**Work to complete**
Find the lines holding the word "between" and collect them.

**Data records**
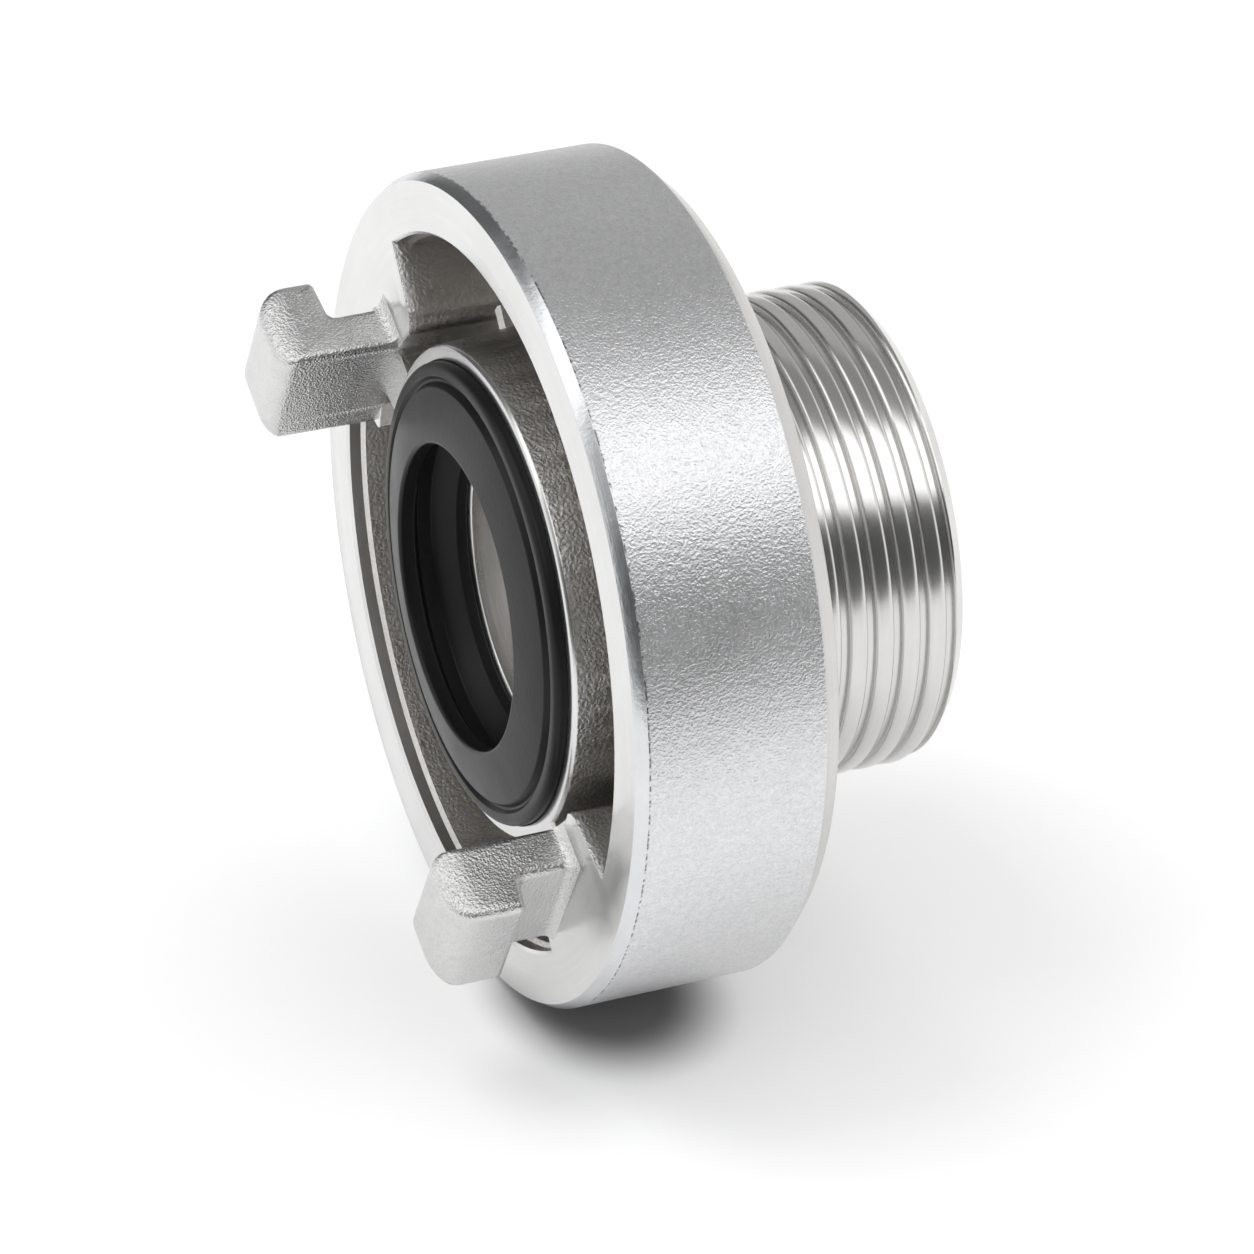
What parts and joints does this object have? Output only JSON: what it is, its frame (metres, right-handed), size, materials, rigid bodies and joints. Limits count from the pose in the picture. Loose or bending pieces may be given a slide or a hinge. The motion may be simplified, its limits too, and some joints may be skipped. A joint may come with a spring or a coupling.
{
  "type": "storz adapter",
  "caption": "Fixed hose coupling half: round forged body with hooked claws, annular slots, rubber face seal and a male pipe thread at the back.",
  "frame": {"origin": "centre of the thread's end face, on the common axis; the part stands on that end", "axes": "+Z along the common axis towards the coupling face; +X towards one claw-bearing lip and -X towards the other; -Y towards the middle of the slot that faces the camera in the picture"},
  "size_m": [0.1014, 0.1014, 0.0677],
  "materials": {
    "body": "satin blasted forging with bright turned faces, bores and thread",
    "seal": "matte moulded"
  },
  "bodies": {
    "root": {"body": "body", "seal": "seal"}
  },
  "joints": []
}
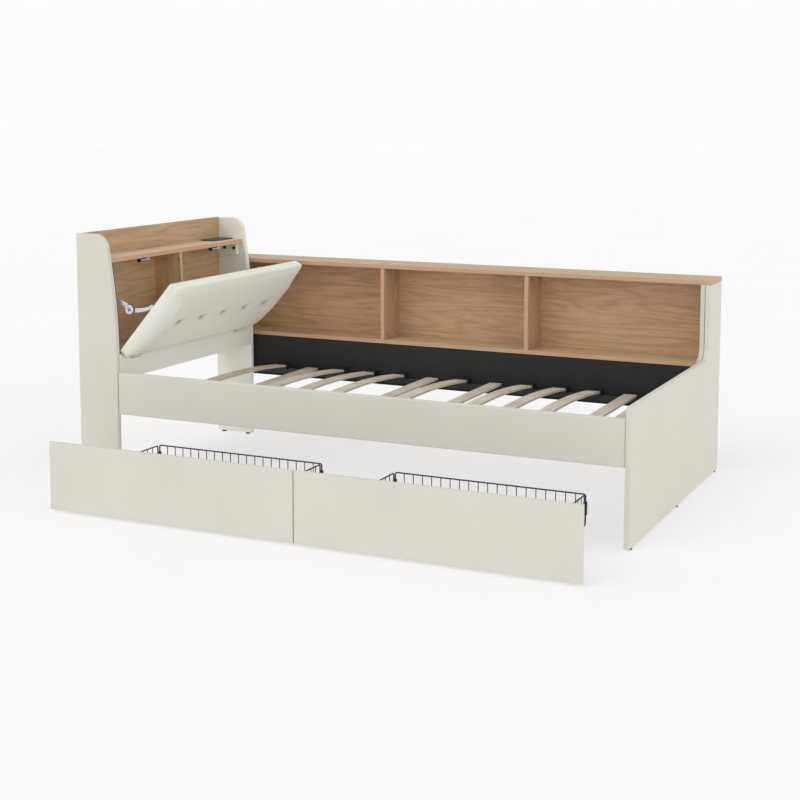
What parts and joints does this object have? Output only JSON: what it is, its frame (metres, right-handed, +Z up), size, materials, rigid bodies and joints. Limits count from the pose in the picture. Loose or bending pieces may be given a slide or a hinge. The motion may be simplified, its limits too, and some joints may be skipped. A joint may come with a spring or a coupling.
{
  "type": "storage daybed",
  "caption": "Upholstered daybed with a shelf headboard behind a drop-down padded flap, a low bookcase along the back, a slatted base and rolling wire drawers.",
  "frame": {"origin": "centre of the footprint of the whole bed on the floor, with both drawers rolled out as at rest", "axes": "+X from the headboard to the footboard, +Y from the open front to the bookcase at the back, +Z up"},
  "size_m": [2.112, 1.564, 0.925],
  "materials": {
    "upholstery": "smooth matt cream cover over board, soft edges",
    "flap_cover": "cream cover over foam, pulled in by one row of five sewn tufts",
    "oak": "oak-grain laminate, matt, light brown",
    "slat": "pale greyish laminated wood",
    "black_cloth": "black cloth over board",
    "black_plastic": "moulded black plastic",
    "gloss_black": "glossy black moulded plastic",
    "cream_enamel": "steel hinge powder-coated cream to match the cover",
    "chrome_steel": "chromed steel",
    "black_wire": "black powder-coated steel wire"
  },
  "bodies": {
    "bed_frame": {"headboard_near_side": "upholstery", "headboard_far_side": "upholstery", "headboard_back_board": "oak", "headboard_top_shelf": "oak", "headboard_floor_shelf": "oak", "headboard_divider": "oak", "headboard_lower_rail": "upholstery", "flap_near_hinge_leaf": "cream_enamel", "flap_far_hinge_leaf": "cream_enamel", "charging_pad": "gloss_black", "flap_near_catch": "black_plastic", "flap_far_catch": "black_plastic", "front_rail": "upholstery", "back_rail": "black_cloth", "front_slat_ledge": "black_plastic", "back_slat_ledge": "black_plastic", "bowed_slat_1": "slat", "flat_slat_2": "slat", "bowed_slat_3": "slat", "bowed_slat_4": "slat", "bowed_slat_5": "slat", "flat_slat_6": "slat", "bowed_slat_7": "slat", "flat_slat_8": "slat", "bowed_slat_9": "slat", "bowed_slat_10": "slat", "bowed_slat_11": "slat", "flat_slat_12": "slat", "bowed_slat_13": "slat", "footboard": "upholstery", "bookcase_outer_end": "upholstery", "bookcase_left_end": "oak", "bookcase_right_end": "oak", "bookcase_top": "oak", "bookcase_shelf": "oak", "bookcase_back_panel": "oak", "bookcase_left_divider": "oak", "bookcase_right_divider": "oak"},
    "flap": {"flap_board": "upholstery", "flap_cushion": "flap_cover", "near_stay_bracket": "chrome_steel", "far_stay_bracket": "chrome_steel"},
    "near_arm": {"near_stay_arm": "chrome_steel"},
    "near_link": {"near_stay_link": "chrome_steel"},
    "far_arm": {"far_stay_arm": "chrome_steel"},
    "far_link": {"far_stay_link": "chrome_steel"},
    "left_drawer": {"left_drawer_front": "upholstery", "left_basket_back": "black_wire", "left_basket_left_side": "black_wire", "left_basket_right_side": "black_wire", "left_basket_floor": "black_wire"},
    "left_front_castors": {"left_front_wheels": "black_plastic"},
    "left_rear_castors": {"left_rear_wheels": "black_plastic"},
    "right_drawer": {"right_drawer_front": "upholstery", "right_basket_back": "black_wire", "right_basket_left_side": "black_wire", "right_basket_right_side": "black_wire", "right_basket_floor": "black_wire"},
    "right_front_castors": {"right_front_wheels": "black_plastic"},
    "right_rear_castors": {"right_rear_wheels": "black_plastic"}
  },
  "joints": [
    {"name": "flap_hinge", "type": "hinge", "parent": "bed_frame", "child": "flap", "pos_m": [-0.8835, 0.1015, 0.4665], "axis": [0, -1, 0], "range_deg": [0, 43.33]},
    {"name": "near_arm_pivot", "type": "hinge", "parent": "bed_frame", "child": "near_arm", "pos_m": [-0.932, -0.3445, 0.722], "axis": [0, -1, 0], "range_deg": [-53.8, 0]},
    {"name": "near_link_pivot", "type": "hinge", "parent": "flap", "child": "near_link", "pos_m": [-0.75751, -0.3409, 0.66372], "axis": [0, -1, 0], "range_deg": [0, 37.4]},
    {"name": "far_arm_pivot", "type": "hinge", "parent": "bed_frame", "child": "far_arm", "pos_m": [-0.93, 0.5475, 0.676], "axis": [0, -1, 0], "range_deg": [0, 88.6]},
    {"name": "far_link_pivot", "type": "hinge", "parent": "flap", "child": "far_link", "pos_m": [-0.76013, 0.5439, 0.6607], "axis": [0, -1, 0], "range_deg": [-87.7, 0]},
    {"name": "left_drawer_slide", "type": "slide", "parent": "bed_frame", "child": "left_drawer", "axis": [0, -1, 0], "range_m": [-0.405, 0.05]},
    {"name": "right_drawer_slide", "type": "slide", "parent": "bed_frame", "child": "right_drawer", "axis": [0, -1, 0], "range_m": [-0.405, 0.05]},
    {"name": "left_front_wheel_spin", "type": "hinge", "parent": "left_drawer", "child": "left_front_castors", "pos_m": [-0.40525, -0.6937, 0.02], "axis": [1, 0, 0], "continuous": true},
    {"name": "left_rear_wheel_spin", "type": "hinge", "parent": "left_drawer", "child": "left_rear_castors", "pos_m": [-0.40525, -0.3937, 0.02], "axis": [1, 0, 0], "continuous": true},
    {"name": "right_front_wheel_spin", "type": "hinge", "parent": "right_drawer", "child": "right_front_castors", "pos_m": [0.55325, -0.6937, 0.02], "axis": [1, 0, 0], "continuous": true},
    {"name": "right_rear_wheel_spin", "type": "hinge", "parent": "right_drawer", "child": "right_rear_castors", "pos_m": [0.55325, -0.3937, 0.02], "axis": [1, 0, 0], "continuous": true}
  ],
  "couplings": [
    {"joint": "near_arm_pivot", "follows": "flap_hinge", "ratio": -1.24},
    {"joint": "near_link_pivot", "follows": "flap_hinge", "ratio": 0.86},
    {"joint": "far_arm_pivot", "follows": "flap_hinge", "ratio": 2.04},
    {"joint": "far_link_pivot", "follows": "flap_hinge", "ratio": -2.02},
    {"joint": "left_front_wheel_spin", "follows": "left_drawer_slide", "rad_per_m": 50},
    {"joint": "left_rear_wheel_spin", "follows": "left_drawer_slide", "rad_per_m": 50},
    {"joint": "right_front_wheel_spin", "follows": "right_drawer_slide", "rad_per_m": 50},
    {"joint": "right_rear_wheel_spin", "follows": "right_drawer_slide", "rad_per_m": 50}
  ]
}
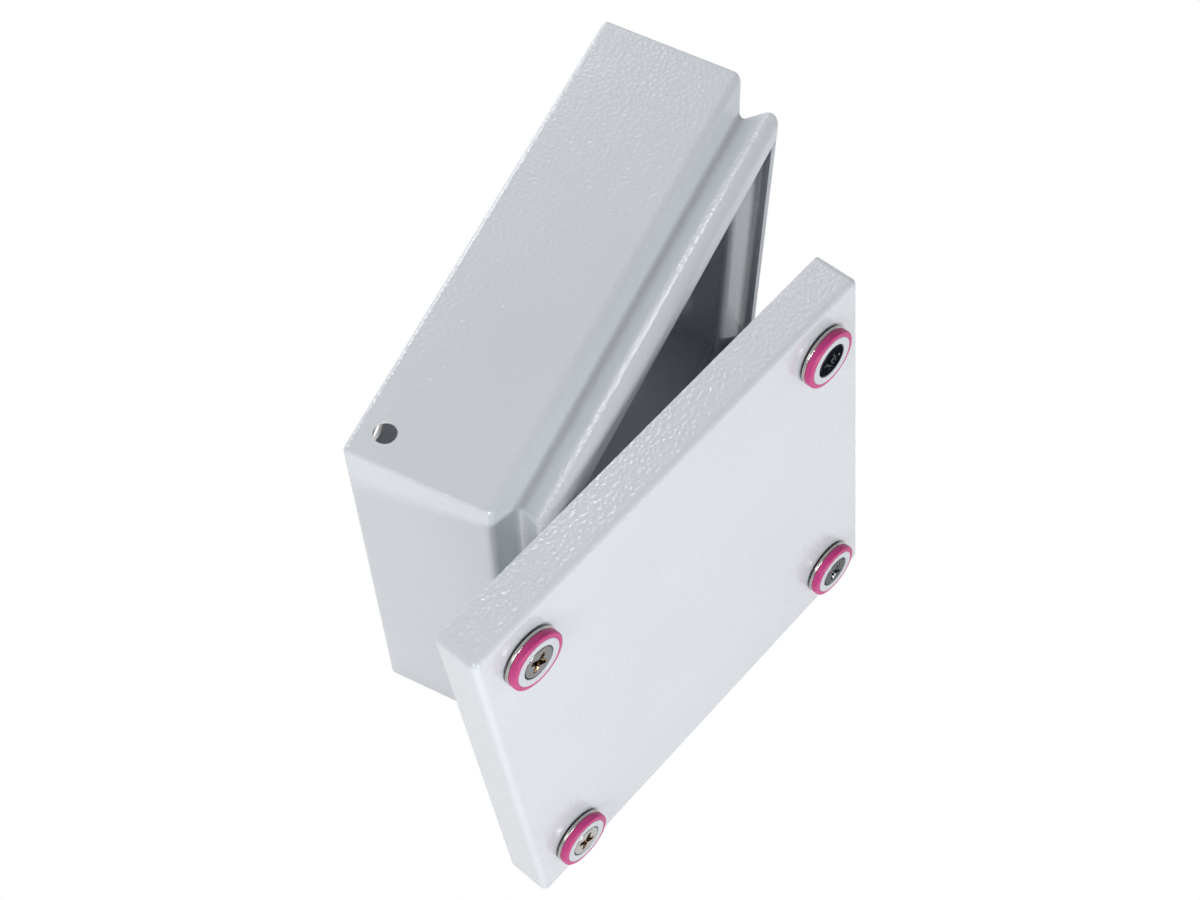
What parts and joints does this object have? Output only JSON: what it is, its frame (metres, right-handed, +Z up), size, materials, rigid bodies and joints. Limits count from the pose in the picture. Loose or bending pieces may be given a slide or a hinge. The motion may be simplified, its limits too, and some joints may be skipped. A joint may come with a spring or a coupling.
{
  "type": "installation enclosure",
  "caption": "Square sheet-steel installation enclosure with a rolled rim and rear fixing holes; the gasketed lid with its captive screws is off and leans on the box.",
  "frame": {"origin": "on the floor the box stands on, under the middle of its lower wall, midway between the rear panel and the front that the fitted lid would have", "axes": "+Z up, +X to the right when looking into the opening, -Y out of the opening, +Y out of the rear panel"},
  "size_m": [0.2553, 0.1526, 0.2],
  "materials": {
    "powder_coat": "fine textured",
    "zinc_plated_steel": "plated",
    "black_rubber": "matte",
    "gasket_foam": "matte foam",
    "grey_plastic": "satin",
    "white_plastic": "satin",
    "magenta_elastomer": "satin"
  },
  "bodies": {
    "enclosure": {"enclosure_body": "powder_coat", "corner_bracket_top_left": "powder_coat", "corner_bracket_top_right": "powder_coat", "corner_bracket_bottom_right": "powder_coat", "corner_bracket_bottom_left": "powder_coat", "rivet_nut_top_left": "zinc_plated_steel", "rivet_nut_top_right": "zinc_plated_steel", "rivet_nut_bottom_right": "zinc_plated_steel", "rivet_nut_bottom_left": "zinc_plated_steel", "earth_stud": "zinc_plated_steel", "earth_washer_lower": "zinc_plated_steel", "earth_nut_lower": "zinc_plated_steel", "earth_washer_upper": "zinc_plated_steel", "earth_nut_upper": "zinc_plated_steel", "lid": "powder_coat", "lid_gasket": "gasket_foam"},
    "stack_top_left": {"sealing_ring_top_left": "black_rubber", "pressure_washer_top_left": "zinc_plated_steel", "screw_bush_top_left": "grey_plastic", "marker_ring_top_left": "magenta_elastomer", "snap_ring_top_left": "zinc_plated_steel"},
    "screw_top_left": {"lid_screw_top_left": "zinc_plated_steel", "screw_clip_top_left": "white_plastic"},
    "stack_top_right": {"sealing_ring_top_right": "black_rubber", "pressure_washer_top_right": "zinc_plated_steel", "screw_bush_top_right": "grey_plastic", "marker_ring_top_right": "magenta_elastomer", "snap_ring_top_right": "zinc_plated_steel"},
    "screw_top_right": {"lid_screw_top_right": "zinc_plated_steel", "screw_clip_top_right": "white_plastic"},
    "stack_bottom_right": {"sealing_ring_bottom_right": "black_rubber", "pressure_washer_bottom_right": "zinc_plated_steel", "screw_bush_bottom_right": "grey_plastic", "marker_ring_bottom_right": "magenta_elastomer", "snap_ring_bottom_right": "zinc_plated_steel"},
    "screw_bottom_right": {"lid_screw_bottom_right": "zinc_plated_steel", "screw_clip_bottom_right": "white_plastic"},
    "stack_bottom_left": {"sealing_ring_bottom_left": "black_rubber", "pressure_washer_bottom_left": "zinc_plated_steel", "screw_bush_bottom_left": "grey_plastic", "marker_ring_bottom_left": "magenta_elastomer", "snap_ring_bottom_left": "zinc_plated_steel"},
    "screw_bottom_left": {"lid_screw_bottom_left": "zinc_plated_steel", "screw_clip_bottom_left": "white_plastic"}
  },
  "joints": [
    {"name": "stack_slide_top_left", "type": "slide", "parent": "enclosure", "child": "stack_top_left", "axis": [-0.2666, -0.955, 0.1297], "range_m": [0, 0.00095]},
    {"name": "screw_turn_top_left", "type": "hinge", "parent": "stack_top_left", "child": "screw_top_left", "pos_m": [-0.12923, -0.04412, 0.17531], "axis": [-0.2666, -0.955, 0.1297], "continuous": true},
    {"name": "stack_slide_top_right", "type": "slide", "parent": "enclosure", "child": "stack_top_right", "axis": [-0.2666, -0.955, 0.1297], "range_m": [0, 0.00095]},
    {"name": "screw_turn_top_right", "type": "hinge", "parent": "stack_top_right", "child": "screw_top_right", "pos_m": [0.01813, -0.08527, 0.17531], "axis": [-0.2666, -0.955, 0.1297], "continuous": true},
    {"name": "stack_slide_bottom_right", "type": "slide", "parent": "enclosure", "child": "stack_bottom_right", "axis": [-0.2666, -0.955, 0.1297], "range_m": [0, 0.00095]},
    {"name": "screw_turn_bottom_right", "type": "hinge", "parent": "stack_bottom_right", "child": "screw_bottom_right", "pos_m": [0.0128, -0.10437, 0.0236], "axis": [-0.2666, -0.955, 0.1297], "continuous": true},
    {"name": "stack_slide_bottom_left", "type": "slide", "parent": "enclosure", "child": "stack_bottom_left", "axis": [-0.2666, -0.955, 0.1297], "range_m": [0, 0.00095]},
    {"name": "screw_turn_bottom_left", "type": "hinge", "parent": "stack_bottom_left", "child": "screw_bottom_left", "pos_m": [-0.13457, -0.06323, 0.0236], "axis": [-0.2666, -0.955, 0.1297], "continuous": true}
  ]
}
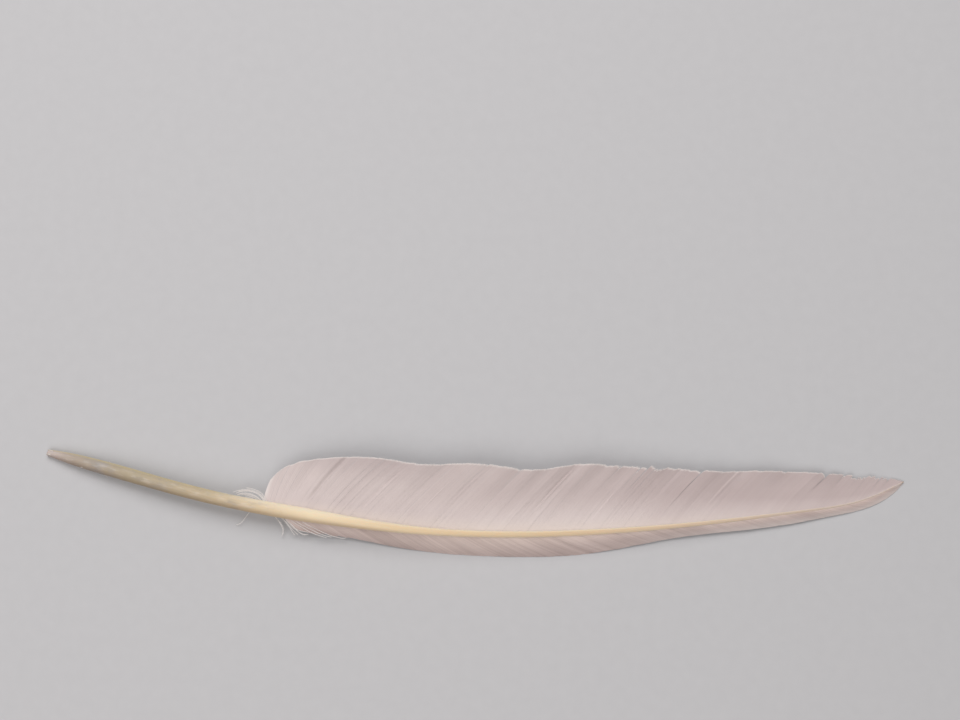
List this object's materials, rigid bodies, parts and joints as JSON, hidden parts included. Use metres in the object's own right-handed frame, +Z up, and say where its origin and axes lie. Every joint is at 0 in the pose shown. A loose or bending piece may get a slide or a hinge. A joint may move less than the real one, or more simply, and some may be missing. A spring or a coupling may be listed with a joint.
{
  "type": "goose quill feather",
  "caption": "Long pale goose wing feather lying flat: bare round quill, tapering shaft, broad and narrow vanes of lapped barbs, wisps of down.",
  "frame": {"origin": "on the table, under the middle of the feather's length and width", "axes": "+X along the feather from the quill's end to its tip, +Y towards the broad vane, +Z up from the table"},
  "size_m": [0.3204, 0.04, 0.0095],
  "materials": {
    "vane": "soft matt barbs with a faint sheen",
    "shaft": "smooth horn with a low gloss",
    "down": "soft loose down"
  },
  "bodies": {
    "root": {"feather": "vane"}
  },
  "joints": []
}
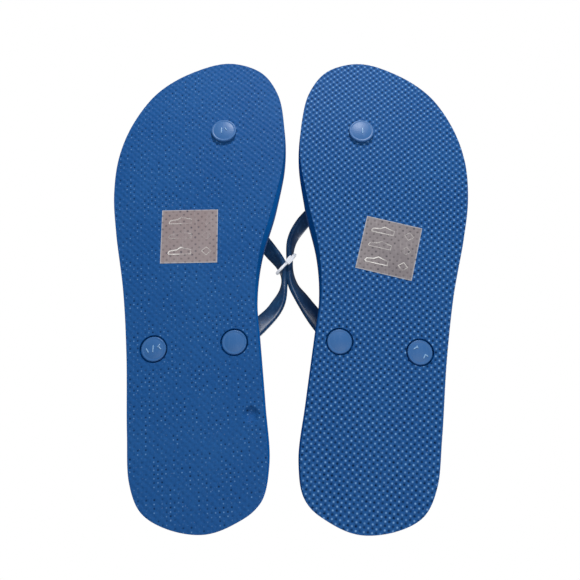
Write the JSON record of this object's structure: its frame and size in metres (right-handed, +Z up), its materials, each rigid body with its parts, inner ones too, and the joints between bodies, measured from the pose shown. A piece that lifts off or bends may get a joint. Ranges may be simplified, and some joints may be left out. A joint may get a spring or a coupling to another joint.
{
  "type": "pair of flip flops",
  "caption": "Pair of thong sandals standing on their soles, their inner strap arms held together by a closed plastic tie; each has a laminated sole, moulded strap and film label.",
  "frame": {"origin": "middle of the pair's footprint, on the floor that the soles stand on", "axes": "+Y towards the toes, +X towards the outer side of the right shoe, +Z up from the floor"},
  "size_m": [0.2014, 0.2696, 0.0512],
  "materials": {
    "tread_rubber": "matt blue foam rubber with a fine raised tread",
    "wall_rubber": "satin cut edge of blue foam rubber",
    "footbed_rubber": "matt blue foam rubber with a fine pressed grain",
    "strap_rubber": "satin moulded blue rubber",
    "label_film": null,
    "tie_plastic": "milky clear nylon"
  },
  "bodies": {
    "right_shoe": {"right_outsole": "tread_rubber", "right_midsole": "wall_rubber", "right_footbed": "footbed_rubber", "right_strap": "strap_rubber", "right_label": "label_film"},
    "tie": {"tie_loop": "tie_plastic", "tie_lock": "tie_plastic"},
    "left_shoe": {"left_outsole": "tread_rubber", "left_midsole": "wall_rubber", "left_footbed": "footbed_rubber", "left_strap": "strap_rubber", "left_label": "label_film"}
  },
  "joints": [
    {"name": "pair_swivel", "type": "hinge", "parent": "right_shoe", "child": "tie", "pos_m": [0.0025, 0.0144, 0.0433], "axis": [0, 0, 1], "range_deg": [-5, 4]},
    {"name": "pair_fold", "type": "hinge", "parent": "tie", "child": "left_shoe", "pos_m": [0.0025, 0.0144, 0.0486], "axis": [0, 1, 0], "range_deg": [0, 50], "deforming": ["tie_loop"]}
  ]
}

**Exercise result**
  "frame": {"origin": "on the floor the box stands on, under the middle of its lower wall, midway between the rear panel and the front that the fitted lid would have", "axes": "+Z up, +X to the right when looking into the opening, -Y out of the opening, +Y out of the rear panel"},
Write the JSON record of this object's structure: its frame and size in metres (right-handed, +Z up), its materials, each rigid body with its parts, inner ones too, and the joints between bodies, measured from the pose shown. A piece that lifts off or bends may get a joint. Ranges may be simplified, and some joints may be left out. A joint may get a spring or a coupling to another joint.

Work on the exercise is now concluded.